Problem statement:
Read the listing and extract each line that includes the word "with".

Given material:

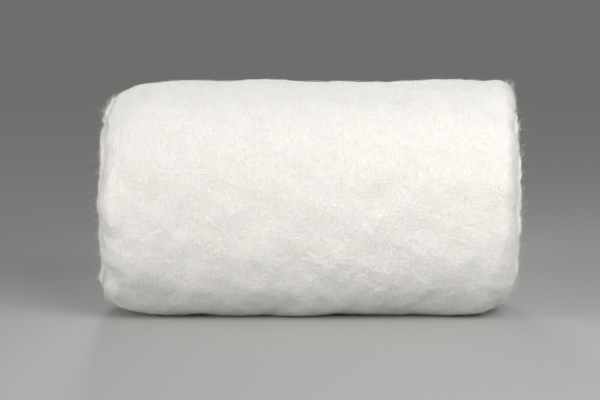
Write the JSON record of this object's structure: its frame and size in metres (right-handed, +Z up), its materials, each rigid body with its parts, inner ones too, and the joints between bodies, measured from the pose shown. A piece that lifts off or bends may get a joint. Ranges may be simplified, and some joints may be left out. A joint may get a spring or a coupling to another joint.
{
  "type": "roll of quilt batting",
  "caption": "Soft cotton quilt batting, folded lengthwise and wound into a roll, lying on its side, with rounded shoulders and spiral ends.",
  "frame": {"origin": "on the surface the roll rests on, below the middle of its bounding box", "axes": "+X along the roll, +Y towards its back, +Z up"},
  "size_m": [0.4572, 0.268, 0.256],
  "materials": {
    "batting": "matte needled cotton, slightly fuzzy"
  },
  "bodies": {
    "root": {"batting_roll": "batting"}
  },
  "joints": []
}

Response to this exercise:
Write the JSON record of this object's structure: its frame and size in metres (right-handed, +Z up), its materials, each rigid body with its parts, inner ones too, and the joints between bodies, measured from the pose shown. A piece that lifts off or bends may get a joint. Ranges may be simplified, and some joints may be left out. A joint may get a spring or a coupling to another joint.
  "caption": "Soft cotton quilt batting, folded lengthwise and wound into a roll, lying on its side, with rounded shoulders and spiral ends.",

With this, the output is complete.